◆ Exercise prompt:
Every line in the listing below from the one with "The build123d and" through the one with "return Pos(0, -socket_drop, 0) * insert" is to be reproduced exactly, both ends included; leave out the rest.

◆ Record set:
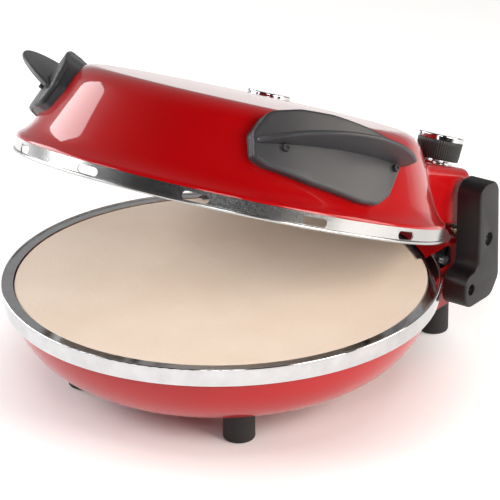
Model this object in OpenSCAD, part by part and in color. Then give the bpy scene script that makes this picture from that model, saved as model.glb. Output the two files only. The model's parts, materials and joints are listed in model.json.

--

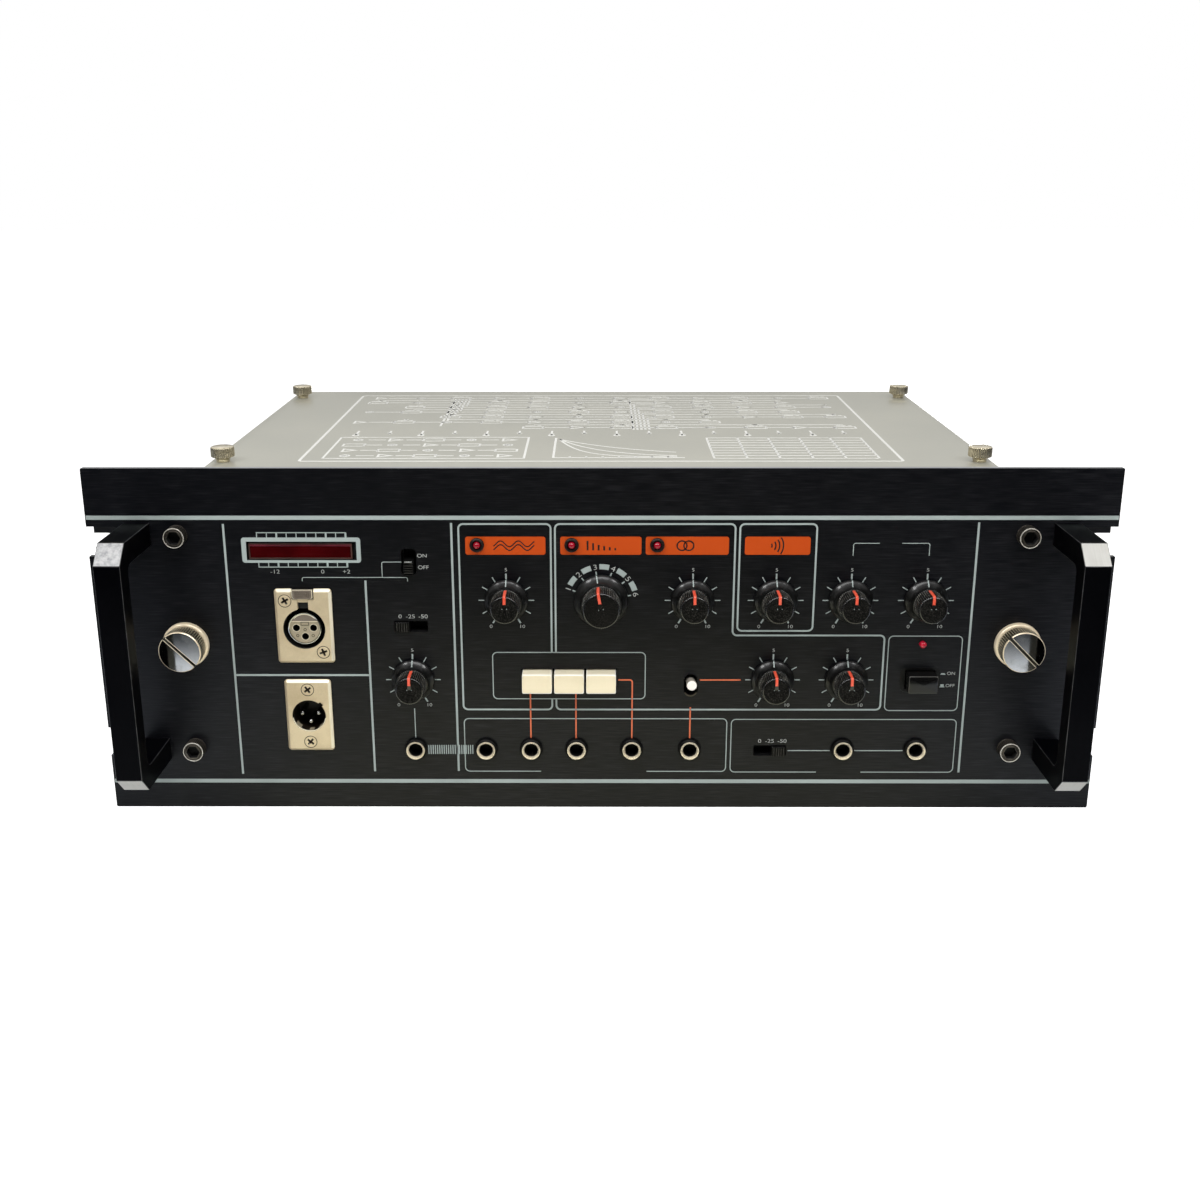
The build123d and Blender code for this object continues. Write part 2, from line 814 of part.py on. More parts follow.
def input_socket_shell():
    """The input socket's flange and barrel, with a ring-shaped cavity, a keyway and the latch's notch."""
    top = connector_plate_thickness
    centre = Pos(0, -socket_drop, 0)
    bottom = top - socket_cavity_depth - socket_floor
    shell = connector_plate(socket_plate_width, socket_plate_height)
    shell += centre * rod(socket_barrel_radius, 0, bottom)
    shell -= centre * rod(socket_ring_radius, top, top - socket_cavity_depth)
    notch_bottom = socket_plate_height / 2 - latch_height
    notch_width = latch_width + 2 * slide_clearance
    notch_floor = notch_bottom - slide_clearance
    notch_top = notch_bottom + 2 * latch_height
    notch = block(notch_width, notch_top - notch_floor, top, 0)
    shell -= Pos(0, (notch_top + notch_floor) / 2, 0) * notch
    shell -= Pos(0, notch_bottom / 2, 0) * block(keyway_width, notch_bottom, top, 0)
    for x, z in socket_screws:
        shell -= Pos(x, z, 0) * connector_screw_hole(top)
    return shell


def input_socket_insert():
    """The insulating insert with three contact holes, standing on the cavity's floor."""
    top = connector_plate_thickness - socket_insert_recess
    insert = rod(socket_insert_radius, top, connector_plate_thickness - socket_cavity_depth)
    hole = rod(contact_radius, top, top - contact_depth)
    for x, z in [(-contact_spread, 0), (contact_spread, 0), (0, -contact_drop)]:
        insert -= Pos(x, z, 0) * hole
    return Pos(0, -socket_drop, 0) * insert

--

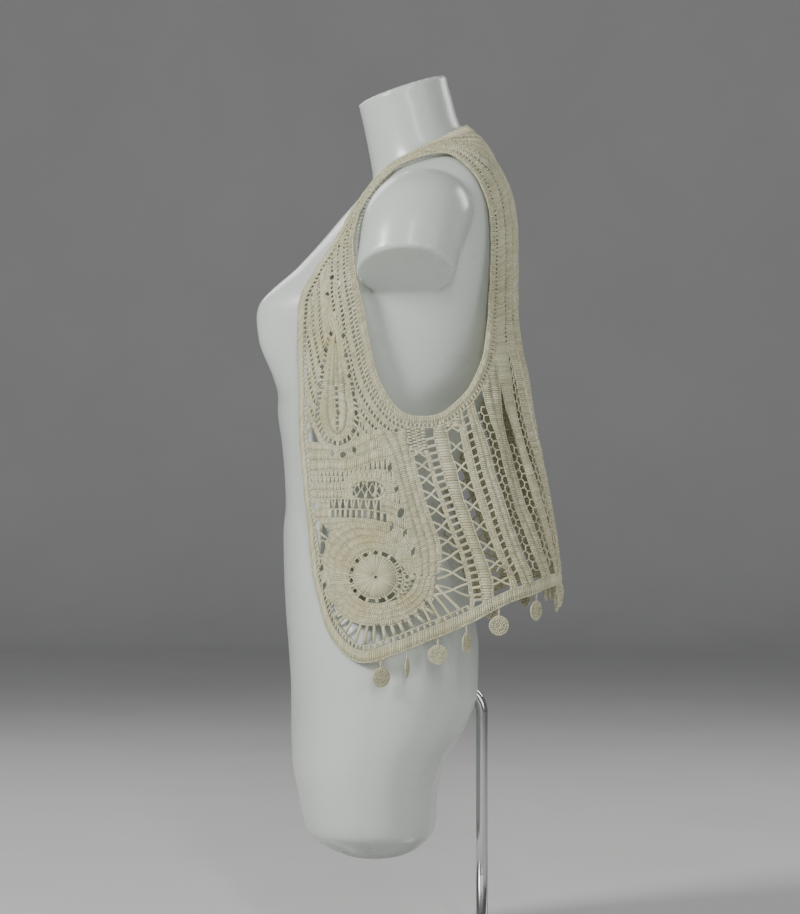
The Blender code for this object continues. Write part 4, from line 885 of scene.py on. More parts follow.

◆ Exercise response:
The build123d and Blender code for this object continues. Write part 2, from line 814 of part.py on. More parts follow.
def input_socket_shell():
    """The input socket's flange and barrel, with a ring-shaped cavity, a keyway and the latch's notch."""
    top = connector_plate_thickness
    centre = Pos(0, -socket_drop, 0)
    bottom = top - socket_cavity_depth - socket_floor
    shell = connector_plate(socket_plate_width, socket_plate_height)
    shell += centre * rod(socket_barrel_radius, 0, bottom)
    shell -= centre * rod(socket_ring_radius, top, top - socket_cavity_depth)
    notch_bottom = socket_plate_height / 2 - latch_height
    notch_width = latch_width + 2 * slide_clearance
    notch_floor = notch_bottom - slide_clearance
    notch_top = notch_bottom + 2 * latch_height
    notch = block(notch_width, notch_top - notch_floor, top, 0)
    shell -= Pos(0, (notch_top + notch_floor) / 2, 0) * notch
    shell -= Pos(0, notch_bottom / 2, 0) * block(keyway_width, notch_bottom, top, 0)
    for x, z in socket_screws:
        shell -= Pos(x, z, 0) * connector_screw_hole(top)
    return shell


def input_socket_insert():
    """The insulating insert with three contact holes, standing on the cavity's floor."""
    top = connector_plate_thickness - socket_insert_recess
    insert = rod(socket_insert_radius, top, connector_plate_thickness - socket_cavity_depth)
    hole = rod(contact_radius, top, top - contact_depth)
    for x, z in [(-contact_spread, 0), (contact_spread, 0), (0, -contact_drop)]:
        insert -= Pos(x, z, 0) * hole
    return Pos(0, -socket_drop, 0) * insert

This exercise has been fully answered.